# Streamen auf Twitch mit mehreren Gaming PC's



## MarkColour (13. Februar 2015)

Hallo, 

ich bin neu hier im Forum - kurze Information am Rande. 

Zusammen mit ein paar Freunden, haben wir uns die Idee in den Kopf gesetzt, einen Twitch Kanal zu starten. Jedoch anders als bei den meisten Streamern, wollen wir auf einem Kanal zu zweit Streamen. Das ganze soll mit drei PCs funktionieren. 2 PCs liefern den Kontent und der dritte überträgt das ganze auf Twitch. Zunächst habe ich mich auf die Capture Cards von AverMedia eingelassen, da man die LIve Gamer HD in den PC einbauen kann. Als Software zum streamen würde ich OBS benutzen.

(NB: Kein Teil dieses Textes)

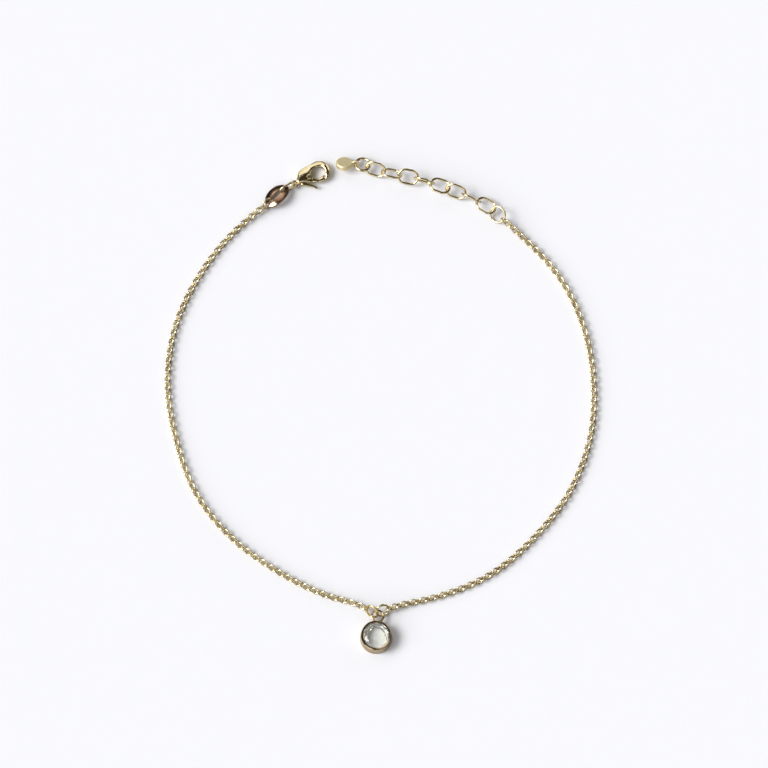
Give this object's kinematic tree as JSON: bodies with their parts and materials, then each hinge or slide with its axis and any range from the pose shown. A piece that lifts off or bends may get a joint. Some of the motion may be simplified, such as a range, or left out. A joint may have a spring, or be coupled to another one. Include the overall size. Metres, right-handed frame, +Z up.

Die Karte braucht einen extra Treiber, damit diese in OBS erkannt wird. Mit einer Karte funktioniert das auch ganz gut, wie soll das aber mit 2 Karten,vom selben Modell, funktionieren? (2 PC's = 2 Karten). Immerhin ist das ja ein und der selbe Treiber. Ich habe zunächst davon abgesehen mir zwei Capture Cards zu kaufen, da ich die Karte ansich erstmal testen wollte. Würde das mit zwei unterschiedlichen Karten funktionieren? Denn jede der 6 verschiedenen Karten von AverMedia bnötigt ja ein eigenen Treiber für OBS. Wäre aber ansich auch nicht grade die beste Lösung, wenn man mal von dem total übertriebenen Beispiel ausgeht, dass man mit 10 PCs gleichzeitig dieses Vorhaben umsetzen wollen würde. 

Warum habe ich mich für diese Variante entscheiden? Der dritte PC, der den Kontent an Twitch sendet, dient als reiner Streaming-PC. An diesem kümmert sich dann eine weitere Person um das Visuelle (Wechseln der Szenen von PC zu PC etc.). 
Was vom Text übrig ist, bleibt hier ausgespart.